--- DATA SEGMENT ---

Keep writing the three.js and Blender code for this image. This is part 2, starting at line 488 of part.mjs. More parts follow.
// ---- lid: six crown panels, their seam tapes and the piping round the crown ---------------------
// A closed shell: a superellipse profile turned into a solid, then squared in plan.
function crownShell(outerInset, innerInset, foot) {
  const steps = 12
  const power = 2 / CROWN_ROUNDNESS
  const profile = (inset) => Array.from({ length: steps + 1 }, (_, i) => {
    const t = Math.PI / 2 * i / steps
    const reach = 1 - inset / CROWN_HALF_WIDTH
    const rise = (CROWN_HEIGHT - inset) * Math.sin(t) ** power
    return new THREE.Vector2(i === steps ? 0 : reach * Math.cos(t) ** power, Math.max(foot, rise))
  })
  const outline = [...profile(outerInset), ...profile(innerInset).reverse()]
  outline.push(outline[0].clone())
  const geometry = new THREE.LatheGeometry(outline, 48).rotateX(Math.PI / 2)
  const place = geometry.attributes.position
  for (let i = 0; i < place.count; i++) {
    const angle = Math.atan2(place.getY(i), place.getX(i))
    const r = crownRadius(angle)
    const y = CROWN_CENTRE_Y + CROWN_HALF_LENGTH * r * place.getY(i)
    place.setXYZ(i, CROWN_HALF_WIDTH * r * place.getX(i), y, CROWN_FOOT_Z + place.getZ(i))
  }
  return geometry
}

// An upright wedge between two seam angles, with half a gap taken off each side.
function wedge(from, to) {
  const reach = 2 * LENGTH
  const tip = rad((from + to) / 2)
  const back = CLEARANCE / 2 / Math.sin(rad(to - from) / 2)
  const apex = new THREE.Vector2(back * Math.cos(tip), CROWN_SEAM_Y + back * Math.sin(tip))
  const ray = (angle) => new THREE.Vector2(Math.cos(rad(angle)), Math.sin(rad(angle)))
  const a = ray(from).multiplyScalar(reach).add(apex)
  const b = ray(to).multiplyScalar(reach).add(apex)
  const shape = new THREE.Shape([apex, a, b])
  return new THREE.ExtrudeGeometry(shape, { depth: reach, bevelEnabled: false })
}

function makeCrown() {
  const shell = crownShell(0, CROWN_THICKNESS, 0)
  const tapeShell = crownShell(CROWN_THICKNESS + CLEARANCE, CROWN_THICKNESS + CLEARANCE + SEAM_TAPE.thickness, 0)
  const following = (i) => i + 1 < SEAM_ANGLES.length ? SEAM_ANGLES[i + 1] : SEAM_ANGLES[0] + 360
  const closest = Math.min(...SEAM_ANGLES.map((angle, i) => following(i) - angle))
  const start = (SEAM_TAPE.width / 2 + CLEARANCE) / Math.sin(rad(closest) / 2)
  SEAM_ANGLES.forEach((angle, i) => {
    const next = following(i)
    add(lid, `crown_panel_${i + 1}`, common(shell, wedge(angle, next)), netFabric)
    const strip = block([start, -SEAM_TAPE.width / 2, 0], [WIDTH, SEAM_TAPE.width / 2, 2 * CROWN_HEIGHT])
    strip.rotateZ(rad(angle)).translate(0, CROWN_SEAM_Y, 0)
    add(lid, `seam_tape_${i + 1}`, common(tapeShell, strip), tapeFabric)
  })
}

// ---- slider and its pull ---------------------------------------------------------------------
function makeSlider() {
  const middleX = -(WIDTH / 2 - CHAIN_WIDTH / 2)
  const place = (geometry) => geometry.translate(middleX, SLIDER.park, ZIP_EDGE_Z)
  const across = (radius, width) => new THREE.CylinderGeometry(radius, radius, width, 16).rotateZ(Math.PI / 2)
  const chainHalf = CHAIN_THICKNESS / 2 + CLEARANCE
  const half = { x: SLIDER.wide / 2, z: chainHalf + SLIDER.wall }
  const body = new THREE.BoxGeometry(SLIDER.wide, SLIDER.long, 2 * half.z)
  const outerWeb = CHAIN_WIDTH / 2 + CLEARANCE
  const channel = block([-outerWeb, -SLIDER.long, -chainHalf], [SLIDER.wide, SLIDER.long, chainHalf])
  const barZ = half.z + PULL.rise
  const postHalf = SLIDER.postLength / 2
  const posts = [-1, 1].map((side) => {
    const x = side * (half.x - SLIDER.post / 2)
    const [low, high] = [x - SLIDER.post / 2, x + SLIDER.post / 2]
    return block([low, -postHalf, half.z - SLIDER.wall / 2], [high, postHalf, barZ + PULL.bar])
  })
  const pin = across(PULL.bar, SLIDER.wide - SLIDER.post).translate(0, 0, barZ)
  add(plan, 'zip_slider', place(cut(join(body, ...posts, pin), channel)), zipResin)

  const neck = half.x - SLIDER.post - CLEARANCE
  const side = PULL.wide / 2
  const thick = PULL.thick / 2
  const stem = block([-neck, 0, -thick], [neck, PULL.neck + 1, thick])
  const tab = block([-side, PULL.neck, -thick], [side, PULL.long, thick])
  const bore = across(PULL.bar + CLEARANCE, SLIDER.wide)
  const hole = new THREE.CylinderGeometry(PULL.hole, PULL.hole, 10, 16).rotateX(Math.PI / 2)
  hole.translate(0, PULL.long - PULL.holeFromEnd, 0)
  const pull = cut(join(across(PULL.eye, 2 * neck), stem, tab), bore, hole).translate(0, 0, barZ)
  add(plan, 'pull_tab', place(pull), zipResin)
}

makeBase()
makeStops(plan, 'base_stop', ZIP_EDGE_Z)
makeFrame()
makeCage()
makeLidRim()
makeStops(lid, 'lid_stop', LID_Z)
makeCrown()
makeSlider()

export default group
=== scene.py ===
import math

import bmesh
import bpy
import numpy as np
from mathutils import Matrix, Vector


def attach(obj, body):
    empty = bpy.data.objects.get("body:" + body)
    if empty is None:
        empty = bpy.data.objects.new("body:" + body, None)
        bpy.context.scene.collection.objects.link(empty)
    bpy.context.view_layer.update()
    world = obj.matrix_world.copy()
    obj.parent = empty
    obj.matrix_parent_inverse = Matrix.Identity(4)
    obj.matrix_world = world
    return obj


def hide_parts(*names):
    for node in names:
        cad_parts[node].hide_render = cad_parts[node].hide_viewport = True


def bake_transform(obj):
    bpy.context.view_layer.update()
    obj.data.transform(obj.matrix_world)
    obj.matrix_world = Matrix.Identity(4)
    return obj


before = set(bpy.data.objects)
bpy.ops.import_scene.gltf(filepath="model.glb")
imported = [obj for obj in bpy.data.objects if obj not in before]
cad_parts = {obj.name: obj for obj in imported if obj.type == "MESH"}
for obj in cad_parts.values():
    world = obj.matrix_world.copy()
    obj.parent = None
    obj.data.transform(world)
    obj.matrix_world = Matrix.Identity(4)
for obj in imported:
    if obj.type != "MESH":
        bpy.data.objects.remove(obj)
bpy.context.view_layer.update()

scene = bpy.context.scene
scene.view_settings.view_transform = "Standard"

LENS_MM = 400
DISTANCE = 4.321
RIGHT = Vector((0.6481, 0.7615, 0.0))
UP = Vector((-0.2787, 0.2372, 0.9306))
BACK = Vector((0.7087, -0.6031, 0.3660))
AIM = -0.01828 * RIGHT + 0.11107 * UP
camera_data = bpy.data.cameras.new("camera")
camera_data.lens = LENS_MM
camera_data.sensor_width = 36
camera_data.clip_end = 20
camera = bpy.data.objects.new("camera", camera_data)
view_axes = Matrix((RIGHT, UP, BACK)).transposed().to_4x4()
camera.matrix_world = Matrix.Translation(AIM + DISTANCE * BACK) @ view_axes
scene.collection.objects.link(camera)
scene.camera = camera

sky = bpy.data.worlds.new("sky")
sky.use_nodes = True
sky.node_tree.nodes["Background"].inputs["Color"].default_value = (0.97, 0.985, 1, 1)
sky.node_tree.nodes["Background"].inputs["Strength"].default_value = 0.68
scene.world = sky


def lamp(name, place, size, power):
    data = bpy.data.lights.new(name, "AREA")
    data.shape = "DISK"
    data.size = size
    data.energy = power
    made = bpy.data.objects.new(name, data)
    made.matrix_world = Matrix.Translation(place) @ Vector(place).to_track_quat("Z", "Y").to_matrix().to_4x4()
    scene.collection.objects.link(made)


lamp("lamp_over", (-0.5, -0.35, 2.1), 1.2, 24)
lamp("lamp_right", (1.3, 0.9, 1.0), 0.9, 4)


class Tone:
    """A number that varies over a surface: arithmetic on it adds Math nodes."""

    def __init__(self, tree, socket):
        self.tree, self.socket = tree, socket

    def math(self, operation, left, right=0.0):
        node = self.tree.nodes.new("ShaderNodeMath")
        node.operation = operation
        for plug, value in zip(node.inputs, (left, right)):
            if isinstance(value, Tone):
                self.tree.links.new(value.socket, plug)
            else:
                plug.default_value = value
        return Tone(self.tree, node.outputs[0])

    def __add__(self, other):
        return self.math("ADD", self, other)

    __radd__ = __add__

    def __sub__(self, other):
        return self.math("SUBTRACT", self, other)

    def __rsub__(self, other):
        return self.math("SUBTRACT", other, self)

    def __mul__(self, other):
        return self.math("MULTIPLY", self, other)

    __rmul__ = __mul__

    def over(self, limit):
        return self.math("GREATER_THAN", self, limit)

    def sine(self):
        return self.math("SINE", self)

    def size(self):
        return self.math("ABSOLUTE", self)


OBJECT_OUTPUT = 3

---

## TASK REQUIREMENTS
Return the lines from the line with "makeFrame()" through the line with "obj.matrix_parent_inverse = Matrix.Identity(4)", inclusive, exactly as they stand, and nothing else.

## THE REPLY
makeFrame()
makeCage()
makeLidRim()
makeStops(lid, 'lid_stop', LID_Z)
makeCrown()
makeSlider()

export default group
=== scene.py ===
import math

import bmesh
import bpy
import numpy as np
from mathutils import Matrix, Vector


def attach(obj, body):
    empty = bpy.data.objects.get("body:" + body)
    if empty is None:
        empty = bpy.data.objects.new("body:" + body, None)
        bpy.context.scene.collection.objects.link(empty)
    bpy.context.view_layer.update()
    world = obj.matrix_world.copy()
    obj.parent = empty
    obj.matrix_parent_inverse = Matrix.Identity(4)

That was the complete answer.